What to produce
Your answer should be one number: the count of lines in these entries that hold the word "This".

• • • • •

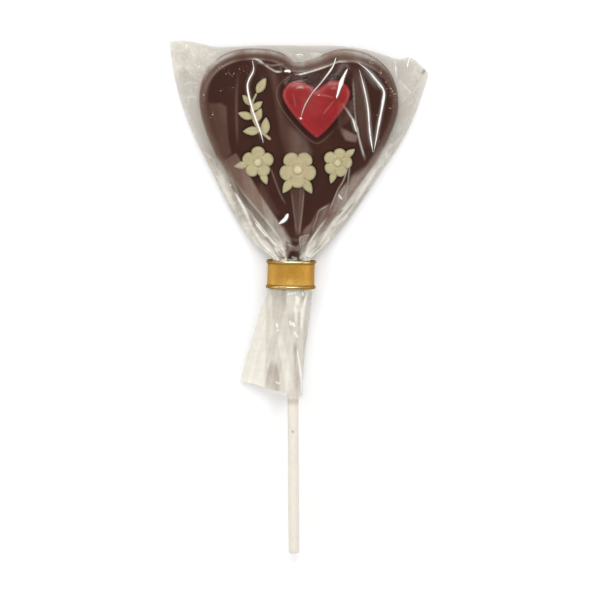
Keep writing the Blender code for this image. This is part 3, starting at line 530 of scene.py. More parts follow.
def curved_line(points, count):
    """An open smooth line through its points, read at equal steps.

    Between two points it is a cubic curve whose slope at each is half the way between its neighbours.
    """
    knots = np.array(points, float)
    ends = np.vstack((2 * knots[0] - knots[1], knots, 2 * knots[-1] - knots[-2]))
    t = np.linspace(0, 1, 12, endpoint=False)[:, None]
    pieces = []
    for a, b, c, d in zip(ends, ends[1:], ends[2:], ends[3:]):
        rise = (c - a) * t + (2 * a - 5 * b + 4 * c - d) * t**2 + (3 * b - a - 3 * c + d) * t**3
        pieces.append(b + rise / 2)
    return evenly(np.vstack((*pieces, knots[-1:])), count, closed=False)


def turned(points, angle, centre):
    """Plan points turned about the origin and moved to a centre."""
    turn = np.array([[math.cos(angle), math.sin(angle)], [-math.sin(angle), math.cos(angle)]])
    return points @ turn + centre


def inset(outline, distance):
    """The outline moved inwards by a distance, along the normal of its neighbours' chord."""
    chord = np.roll(outline, -1, axis=0) - np.roll(outline, 1, axis=0)
    chord /= np.linalg.norm(chord, axis=1)[:, None]
    return outline + distance * np.stack((-chord[:, 1], chord[:, 0]), axis=1)


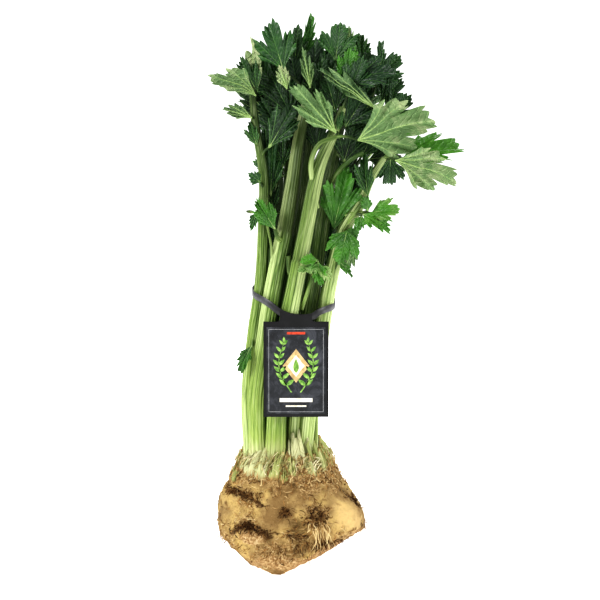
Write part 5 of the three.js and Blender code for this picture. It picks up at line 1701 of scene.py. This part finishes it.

• • • • •

Answer below
2